By this time, Pfeiffer was famous. News of her uncommon exploits splashed across newspapers around the world. Later in her travel career, hotels and ships offered her free rooms and passages because of her celebrity. She was described as petite, plain, and slightly stooped, but one who moved with deliberation. Although she was staid and reserved, she also had prodigious energy, going to places few Europeans had ever seen. 

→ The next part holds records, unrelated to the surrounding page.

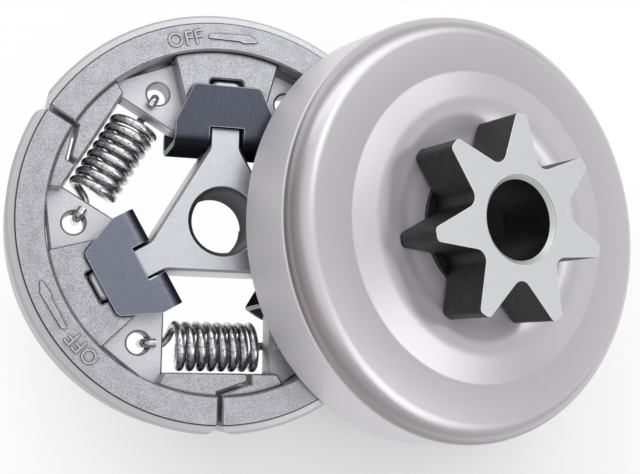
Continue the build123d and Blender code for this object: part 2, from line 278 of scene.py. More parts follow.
# Shoes: sintered steel, lighter on the spring plates and the outer bevel, with a fine dark line by the bevel
sinteredShoe = makeMetal("sinteredShoe", metalDefaults | {
    "grains": 3.2, "contrast": 2.2, "dark": grey(0.29, 0.07), "light": grey(0.65, 0.07),
    "roughness": 0.42, "bump": 0.5, "bumpDepth": 0.06, "grimeReach": 0.6, "grimeStrength": 2.4,
    "wornSharpness": 6.0, "wornColour": grey(0.95),
})
shoeBands = [
    {"of": floorHeight, "middle": 9.4, "half": 0.5, "soft": 0.3, "share": 0.45, "tone": grey(0.9, 0.05)},
    {"of": hubDistance, "middle": 36.3, "half": 0.6, "soft": 0.3, "share": 1.0, "tone": grey(0.6, 0.05)},
    {"of": hubDistance, "middle": 35.38, "half": 0.06, "soft": 0.12, "share": 1.0, "tone": grey(0.06, 0.1)},
]


def shoeBandMask(tree, band):
    return times(tree, band["share"], bandMask(tree, band["of"](tree), band))


for band in shoeBands:
    layColour(sinteredShoe, lambda tree: shoeBandMask(tree, band), band["tone"])
for shoeName in shoeTurns:
    dress(frame["nodes"][shoeName], sinteredShoe)

# Carrier: finer steel, and the threaded wall is dark with oil
carrierSteel = makeMetal("carrierSteel", metalDefaults | {
    "grains": 6.0, "contrast": 1.3, "dark": grey(0.5, 0.08), "light": grey(0.74, 0.08), "roughness": 0.38,
    "wornColour": grey(1.0), "wornSharpness": 8.0, "grimeReach": 0.6, "grimeStrength": 1.6,
})
threadOil = {"full": 6.05, "none": 6.25, "tone": grey(0.16, 0.06)}


def insideMask(tree, distance, limits):
    # 1 near the axis, fading out between two distances
    return mapRange(tree, distance, limits["full"] * mm, limits["none"] * mm, 1.0, 0.0)


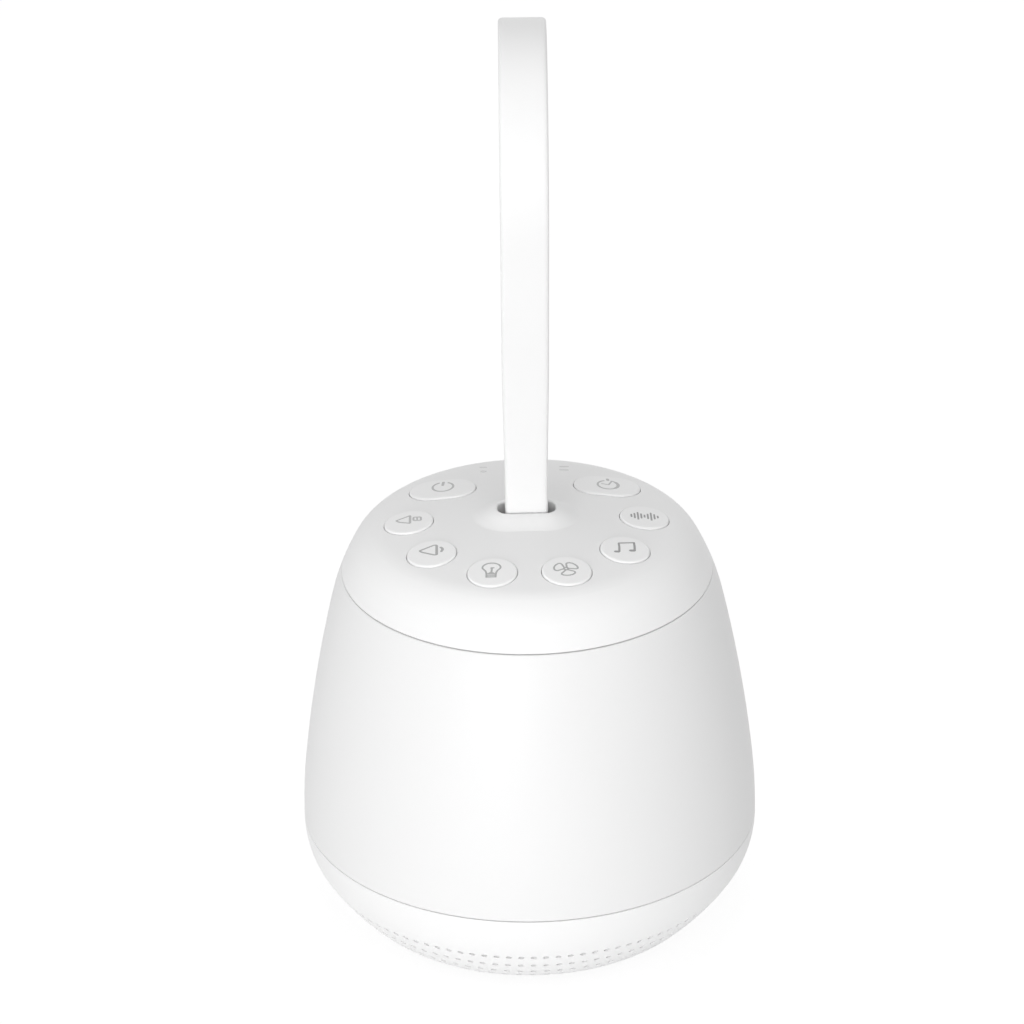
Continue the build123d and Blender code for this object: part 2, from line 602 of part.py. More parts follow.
def speaker_frame():
    """Pressed steel basket: a flange with three ears, a side wall, spokes and the front plate."""
    side_top = FLANGE_TOP_Z + BASKET_SIDE
    inner = BASKET_R - BASKET_THICK
    basket = turned([
        (BASKET_R, FLANGE_LOW_Z), (BASKET_R, side_top), (BASKET_WAIST_R, BASKET_TOP),
        (PLATE_HOLE_R, BASKET_TOP), (PLATE_HOLE_R, BASKET_TOP - 2 * BASKET_THICK),
        (BASKET_WAIST_R - BASKET_THICK, BASKET_TOP - 2 * BASKET_THICK),
        (inner, side_top - BASKET_THICK), (inner, FLANGE_LOW_Z),
    ])
    window = block(BASKET_R, 0, BASKET_R, COLUMN_INNER_R / 2, FLANGE_TOP_Z + SPEAKER_FLANGE, side_top)
    for k in range(BASKET_WINDOWS):
        basket -= Rot(0, 0, 45 + 360 * k / BASKET_WINDOWS) * window
    basket += tube(SPEAKER_FLANGE_R, inner, FLANGE_LOW_Z, FLANGE_TOP_Z)
    for x, y in SPEAKER_EARS:
        basket += post(x, y, SPEAKER_EAR_R, FLANGE_LOW_Z, FLANGE_TOP_Z)
    for x, y in SPEAKER_EARS:
        basket -= post(x, y, SCREW_M2[0] + SCREW_FREE, FLANGE_LOW_Z, FLANGE_TOP_Z)
    return basket


def speaker_gasket():
    ring = tube(SPEAKER_FLANGE_R, COLUMN_INNER_R, FLANGE_TOP_Z, DECK_Z)
    for x, y in SPEAKER_EARS:
        ring += post(x, y, SPEAKER_EAR_R, FLANGE_TOP_Z, DECK_Z)
        ring -= post(x, y, SCREW_M2[0] + SCREW_FREE, FLANGE_TOP_Z, DECK_Z)
    return ring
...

She plowed through jungles at an indomitable speed, tiring out her guides, and once asked the crew of a sailboat to tie her to a mast, like Odysseus, so she could fully experience the fury of a storm without being swept away, according to Van Wyhe. She also didn’t take any nonsense—when one donkey driver tried to cheat her in Alexandria, Egypt, for example, she pulled out her horsewhip and gave him a couple of good smacks. 
 
While Pfeiffer insists on her own simplicity and humility in her books—perhaps an attempt to adhere to gender norms—she was also keenly observant, unsparingly judgmental, and wry. “Much was spoken, and little understood,” she wrote about dining with a family in Jaffa (which she refers to as Joppa), Israel, and navigating a language barrier. “The same thing is said often to be the case in learned societies; so it was not of much consequence.” 
 
In her own lifetime, Pfeiffer’s books were translated into seven languages. The king of Prussia awarded her a gold medal in the arts and sciences. Explorer Alexander von Humboldt and the geographer Carl Ritter extolled her accomplishments, helping her to become the first woman recognized as an honorary member in the geographical societies of Berlin and Paris. Today thousands of Pfeiffer’s specimens remain in European museums and institutions, and several species are named after her.
 
On several occasions, Pfeiffer considered retiring, but her curiosity and restless spirit compelled her abroad. On her last trip, to Madagascar and Mauritius, she was caught up in a coup, expelled, and fell ill, perhaps with malaria. She never fully recovered and died in Austria on October 27, 1858. She was 63.
 
After her death, Pfeiffer’s books remained popular through the 1880s but then fell out of print. Inspired by her example as well as others, more women started traveling alone, and the late 19th and early 20th centuries spawned a cohort of famous and adventurous solo women travel authors, including Isabelle Eberhardt and Freya Stark. One can only imagine Pfeiffer’s astonishment.